[Work required]
Up to and including the line with "# dip under the table are set level with it.", reproduce the listing below exactly, beginning at its first line.
────────
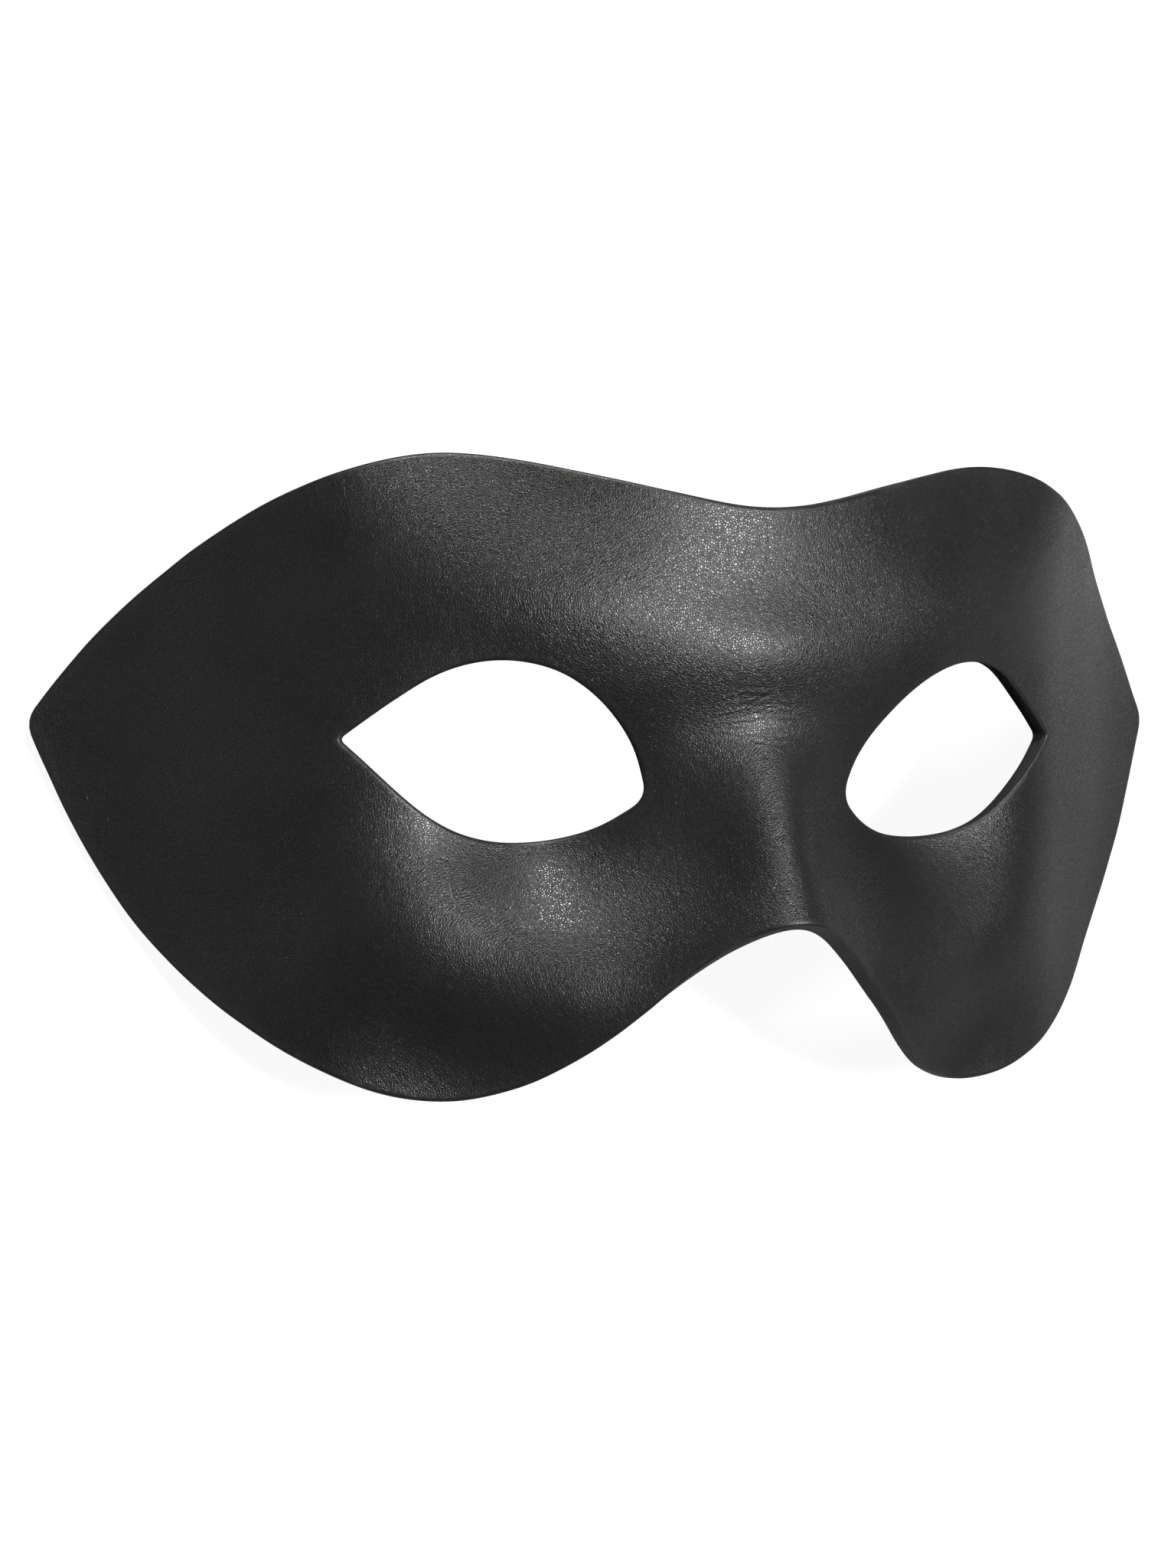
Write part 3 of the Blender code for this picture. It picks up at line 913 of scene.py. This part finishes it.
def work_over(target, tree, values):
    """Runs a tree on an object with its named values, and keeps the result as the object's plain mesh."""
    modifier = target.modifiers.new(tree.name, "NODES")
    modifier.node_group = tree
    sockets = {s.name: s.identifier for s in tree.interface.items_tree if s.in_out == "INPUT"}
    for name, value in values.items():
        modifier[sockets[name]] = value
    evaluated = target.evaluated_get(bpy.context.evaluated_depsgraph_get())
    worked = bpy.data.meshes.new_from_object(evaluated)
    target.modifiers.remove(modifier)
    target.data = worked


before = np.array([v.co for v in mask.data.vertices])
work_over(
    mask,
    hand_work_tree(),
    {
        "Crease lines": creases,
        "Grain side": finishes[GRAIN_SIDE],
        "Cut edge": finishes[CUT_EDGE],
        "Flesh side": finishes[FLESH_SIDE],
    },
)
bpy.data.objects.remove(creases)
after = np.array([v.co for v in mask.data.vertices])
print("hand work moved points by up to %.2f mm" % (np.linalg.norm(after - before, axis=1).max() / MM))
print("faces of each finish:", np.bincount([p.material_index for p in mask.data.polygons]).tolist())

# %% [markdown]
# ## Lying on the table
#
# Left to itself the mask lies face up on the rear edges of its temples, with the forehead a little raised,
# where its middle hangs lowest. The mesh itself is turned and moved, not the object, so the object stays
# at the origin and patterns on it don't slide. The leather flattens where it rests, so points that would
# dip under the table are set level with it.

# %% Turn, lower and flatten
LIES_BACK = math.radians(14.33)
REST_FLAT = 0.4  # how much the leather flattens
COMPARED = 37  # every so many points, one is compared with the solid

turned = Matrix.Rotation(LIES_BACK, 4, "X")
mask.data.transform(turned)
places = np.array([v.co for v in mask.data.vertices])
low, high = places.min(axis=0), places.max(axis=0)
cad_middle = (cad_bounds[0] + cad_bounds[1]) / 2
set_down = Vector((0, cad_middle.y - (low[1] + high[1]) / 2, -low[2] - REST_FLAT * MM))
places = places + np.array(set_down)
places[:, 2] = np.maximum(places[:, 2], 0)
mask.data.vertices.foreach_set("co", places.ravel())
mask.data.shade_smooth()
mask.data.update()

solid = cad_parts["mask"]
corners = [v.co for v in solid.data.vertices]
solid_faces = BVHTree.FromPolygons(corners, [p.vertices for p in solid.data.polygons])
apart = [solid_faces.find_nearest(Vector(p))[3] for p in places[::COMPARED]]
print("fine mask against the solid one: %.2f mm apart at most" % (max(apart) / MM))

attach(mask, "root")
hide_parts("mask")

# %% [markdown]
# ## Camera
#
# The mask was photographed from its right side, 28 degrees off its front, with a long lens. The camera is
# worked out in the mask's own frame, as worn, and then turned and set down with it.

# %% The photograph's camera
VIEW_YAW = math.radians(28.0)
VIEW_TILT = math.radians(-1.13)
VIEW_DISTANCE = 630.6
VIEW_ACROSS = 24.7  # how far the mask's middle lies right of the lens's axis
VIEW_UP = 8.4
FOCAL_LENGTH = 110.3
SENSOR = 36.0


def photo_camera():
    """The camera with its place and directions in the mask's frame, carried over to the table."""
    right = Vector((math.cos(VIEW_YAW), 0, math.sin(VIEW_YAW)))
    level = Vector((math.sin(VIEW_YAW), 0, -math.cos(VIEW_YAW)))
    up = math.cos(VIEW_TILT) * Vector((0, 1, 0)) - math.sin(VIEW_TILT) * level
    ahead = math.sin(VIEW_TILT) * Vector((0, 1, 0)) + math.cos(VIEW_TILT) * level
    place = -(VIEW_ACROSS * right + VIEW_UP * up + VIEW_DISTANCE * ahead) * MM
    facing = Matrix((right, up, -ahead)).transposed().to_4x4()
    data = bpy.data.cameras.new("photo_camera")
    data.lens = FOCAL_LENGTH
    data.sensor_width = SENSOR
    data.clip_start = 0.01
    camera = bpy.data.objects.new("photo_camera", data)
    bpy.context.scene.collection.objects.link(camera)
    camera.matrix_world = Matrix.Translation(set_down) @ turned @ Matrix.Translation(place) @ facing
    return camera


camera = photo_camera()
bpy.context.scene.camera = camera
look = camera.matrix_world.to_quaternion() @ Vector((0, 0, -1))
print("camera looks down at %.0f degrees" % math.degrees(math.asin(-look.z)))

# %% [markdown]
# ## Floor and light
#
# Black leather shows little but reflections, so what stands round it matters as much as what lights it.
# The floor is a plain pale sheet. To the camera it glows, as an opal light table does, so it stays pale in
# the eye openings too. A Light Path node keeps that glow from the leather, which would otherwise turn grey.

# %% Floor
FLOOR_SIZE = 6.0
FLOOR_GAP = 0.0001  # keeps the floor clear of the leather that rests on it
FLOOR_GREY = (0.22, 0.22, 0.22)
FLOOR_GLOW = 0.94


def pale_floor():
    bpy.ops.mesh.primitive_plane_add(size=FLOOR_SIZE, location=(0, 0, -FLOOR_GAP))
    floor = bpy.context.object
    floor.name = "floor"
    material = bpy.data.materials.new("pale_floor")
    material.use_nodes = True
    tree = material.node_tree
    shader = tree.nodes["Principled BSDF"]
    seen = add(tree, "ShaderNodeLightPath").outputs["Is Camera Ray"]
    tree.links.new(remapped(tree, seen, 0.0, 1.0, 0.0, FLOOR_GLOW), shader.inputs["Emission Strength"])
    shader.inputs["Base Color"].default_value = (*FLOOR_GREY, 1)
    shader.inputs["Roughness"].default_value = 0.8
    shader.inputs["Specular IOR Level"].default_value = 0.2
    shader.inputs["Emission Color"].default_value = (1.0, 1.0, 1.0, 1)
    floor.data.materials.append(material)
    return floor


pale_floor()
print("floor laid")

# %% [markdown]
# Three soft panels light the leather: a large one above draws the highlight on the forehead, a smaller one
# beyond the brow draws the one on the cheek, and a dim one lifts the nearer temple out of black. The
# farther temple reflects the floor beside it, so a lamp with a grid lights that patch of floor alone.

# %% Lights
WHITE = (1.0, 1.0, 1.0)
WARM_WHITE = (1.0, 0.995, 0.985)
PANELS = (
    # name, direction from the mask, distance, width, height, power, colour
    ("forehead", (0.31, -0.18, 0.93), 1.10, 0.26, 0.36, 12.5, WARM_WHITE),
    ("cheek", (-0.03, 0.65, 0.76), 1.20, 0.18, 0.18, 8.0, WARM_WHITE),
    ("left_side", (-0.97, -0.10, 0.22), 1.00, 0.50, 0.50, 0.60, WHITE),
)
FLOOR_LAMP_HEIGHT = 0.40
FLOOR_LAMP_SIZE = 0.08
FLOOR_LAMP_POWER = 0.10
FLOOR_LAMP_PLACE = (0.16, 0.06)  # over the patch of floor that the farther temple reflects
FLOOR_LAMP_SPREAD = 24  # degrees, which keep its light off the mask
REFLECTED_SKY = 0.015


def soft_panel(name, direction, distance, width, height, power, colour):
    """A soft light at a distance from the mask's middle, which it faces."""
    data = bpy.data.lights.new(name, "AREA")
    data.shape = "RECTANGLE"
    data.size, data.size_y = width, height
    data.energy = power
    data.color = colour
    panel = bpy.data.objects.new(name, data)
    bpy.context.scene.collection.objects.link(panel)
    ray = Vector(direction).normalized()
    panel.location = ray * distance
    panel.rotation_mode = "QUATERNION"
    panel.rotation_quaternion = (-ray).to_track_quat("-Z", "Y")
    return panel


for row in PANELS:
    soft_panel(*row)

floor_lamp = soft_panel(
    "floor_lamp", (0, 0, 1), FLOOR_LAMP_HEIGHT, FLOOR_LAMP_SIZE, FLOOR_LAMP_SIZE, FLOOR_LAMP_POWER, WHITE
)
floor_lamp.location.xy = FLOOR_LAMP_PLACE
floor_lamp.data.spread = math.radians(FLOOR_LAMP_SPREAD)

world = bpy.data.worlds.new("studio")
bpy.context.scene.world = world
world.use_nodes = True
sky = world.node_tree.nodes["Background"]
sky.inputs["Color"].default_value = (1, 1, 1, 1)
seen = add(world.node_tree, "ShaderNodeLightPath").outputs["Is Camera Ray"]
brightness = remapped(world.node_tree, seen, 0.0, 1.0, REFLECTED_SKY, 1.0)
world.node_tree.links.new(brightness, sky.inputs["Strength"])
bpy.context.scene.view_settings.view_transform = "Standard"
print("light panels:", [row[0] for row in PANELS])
────────
[Response to this task]
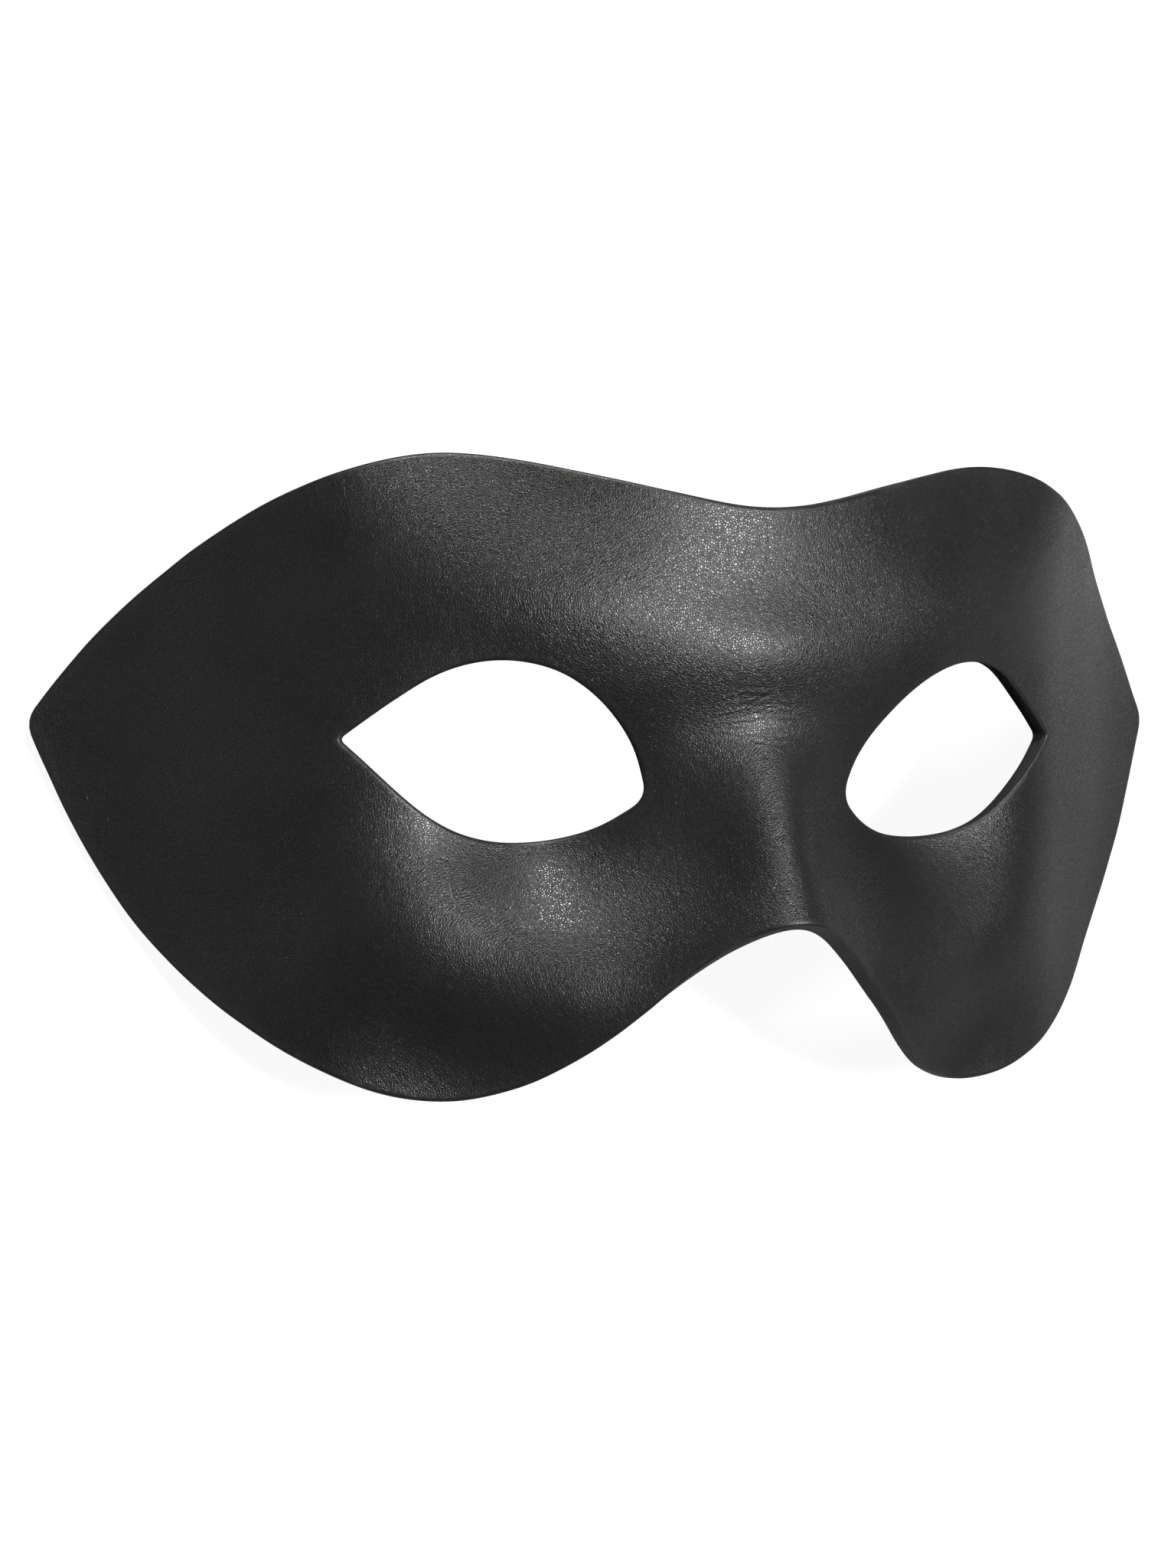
Write part 3 of the Blender code for this picture. It picks up at line 913 of scene.py. This part finishes it.
def work_over(target, tree, values):
    """Runs a tree on an object with its named values, and keeps the result as the object's plain mesh."""
    modifier = target.modifiers.new(tree.name, "NODES")
    modifier.node_group = tree
    sockets = {s.name: s.identifier for s in tree.interface.items_tree if s.in_out == "INPUT"}
    for name, value in values.items():
        modifier[sockets[name]] = value
    evaluated = target.evaluated_get(bpy.context.evaluated_depsgraph_get())
    worked = bpy.data.meshes.new_from_object(evaluated)
    target.modifiers.remove(modifier)
    target.data = worked


before = np.array([v.co for v in mask.data.vertices])
work_over(
    mask,
    hand_work_tree(),
    {
        "Crease lines": creases,
        "Grain side": finishes[GRAIN_SIDE],
        "Cut edge": finishes[CUT_EDGE],
        "Flesh side": finishes[FLESH_SIDE],
    },
)
bpy.data.objects.remove(creases)
after = np.array([v.co for v in mask.data.vertices])
print("hand work moved points by up to %.2f mm" % (np.linalg.norm(after - before, axis=1).max() / MM))
print("faces of each finish:", np.bincount([p.material_index for p in mask.data.polygons]).tolist())

# %% [markdown]
# ## Lying on the table
#
# Left to itself the mask lies face up on the rear edges of its temples, with the forehead a little raised,
# where its middle hangs lowest. The mesh itself is turned and moved, not the object, so the object stays
# at the origin and patterns on it don't slide. The leather flattens where it rests, so points that would
# dip under the table are set level with it.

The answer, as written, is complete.